Let’s think about what it needs to do: the user will supply us with a function that generates the body of the derived function, that’s what body does. We also have the name and the arguments it takes, so all we have to do is stick them together, right? We also need to wrap the function in the appropriate module—named, in Carp convention, the same as the type—and tell the system that that function implements the interface.

Let’s do that!

(fn [t]
  `(defmodule %t
    (defn %f %args
      %(body t))
    (implements %f %(Symbol.prefix t f)))))
Fig. 7: A deriver at last!

The function makes use of quasiquotation, which I explain in depth in another blog post. We also need to wrap the generation code in a function that takes the type, because that’s what derive will call.
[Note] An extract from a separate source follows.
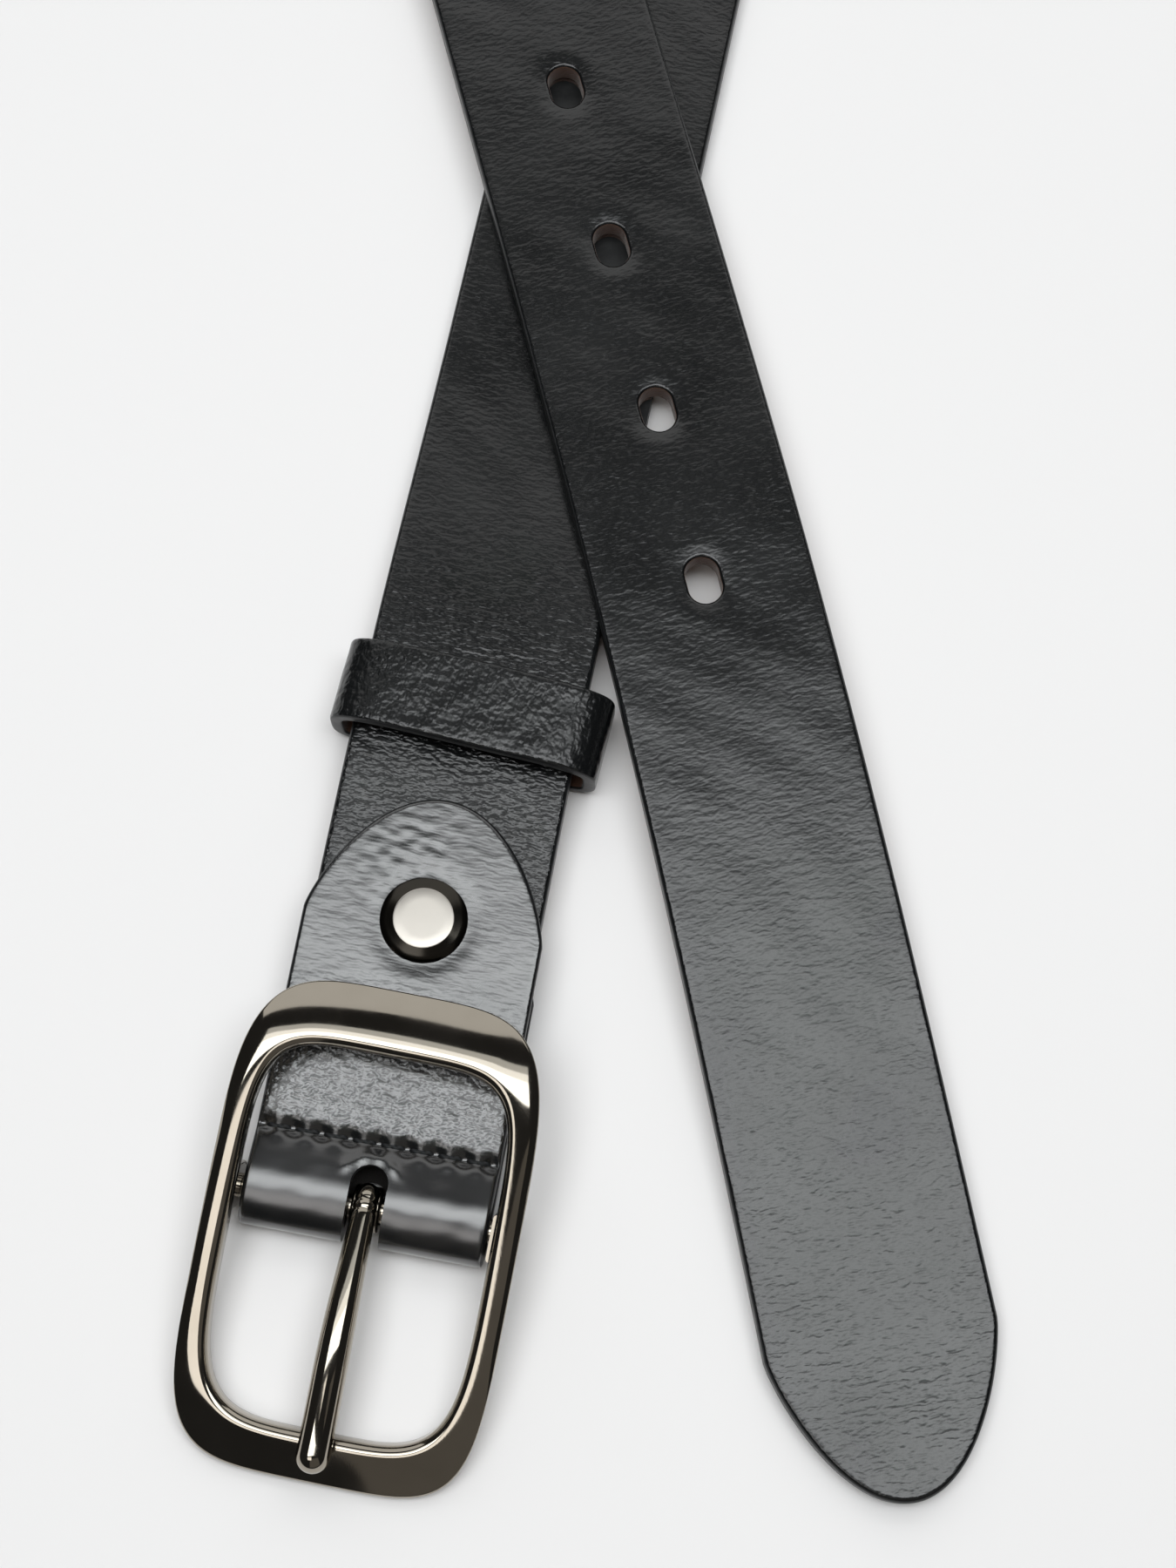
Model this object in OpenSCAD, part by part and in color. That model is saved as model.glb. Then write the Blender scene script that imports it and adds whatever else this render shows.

And that’s all we need! We’re done!

I understand if all of this seems like sleight of hand. It seems like we just wrote a bunch of connector code, and suddenly we were done. But that’s actually all that derive does: it provides a faciliating mechanism and an API. Providing types and implementations for interfaces is left to the users of that API.

Fin

When I discovered how little code this feature actually required, and how easy that code was to write, I was quite surprised, but also quite proud. I hope some of that pride shines through in this blog post, and I hope the implementation “clicked” in the end. If not, sitting and thinking about it might help. After all, that’s what I did for over a year after implementing the initial version of derive, and it seemed to work!

Footnotes

1. Association lists are lists of pairs where the first element is the “key” and the second the “value”. Its API is very similar to that of a hashmap, but all lookup operations on it are of linear complexity. In the case of derivers that is fine, since I don’t expect there to be many more than a few dozen entries in the list for any compile. How many interfaces can anyone need2?

2. This is the footnote I will link to in a couple years’ time when someone comes into the chat to complain that their 500 derivable interfaces blow up compile times.

3. Dynamic hashmaps are currently in the works.